Missions such as this one, along with other programs at NASA, are informing researchers about asteroids in new ways.
“NASA runs the Near-Earth Object Observation program, which … is dedicated to finding hazardous asteroids and identifying ways to mitigate potential impacts,” Lauretta said.
“The OSIRIS-REx mission is developing critical technologies for rendezvous and study of near-Earth asteroids. These capabilities are essential for any future asteroid mitigation mission.”
Other planned NASA missions to asteroids include Psyche, launching in 2022 to reach a unique metal asteroid, and Lucy, launching in 2021 to visit asteroids around Jupiter.

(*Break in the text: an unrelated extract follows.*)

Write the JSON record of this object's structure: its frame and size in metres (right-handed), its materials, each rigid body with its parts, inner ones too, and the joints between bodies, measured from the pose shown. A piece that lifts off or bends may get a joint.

Researchers at NASA’s Advanced Supercomputing Division are also at work on the Asteroid Threat Assessment Project, using simulations and probable risk models to estimate damage caused by a potential asteroid strike. They share their findings with other agencies and teams to come up with a plan for the worst-case scenarios.
NASA is developing its Asteroid Redirect Mission, a robotic spacecraft that will grab a boulder off an asteroid and push the boulder (not the asteroid) into orbit around the moon. Astronauts will explore the boulder in the 2020s. NASA said this mission will “demonstrate planetary defense techniques to deflect dangerous asteroids and protect Earth if needed in the future.”
But ultimately, there is no plan to stop an asteroid if it’s coming toward Earth.
“Both NASA, (the European Space Agency) and individual teams like the European NEOShield-2 project have worked on proposals to test our ability to move an asteroid and prevent an impact,” said Fitzsimmons of the Queen’s University Belfast Research Centre.
“Yet although the USA and Europe have recently come close to approving such a mission, funding and possibly politics have prevented this test to date. It is frustrating, knowing that we might have the ability to prevent a natural disaster, but not being able to work on it further.”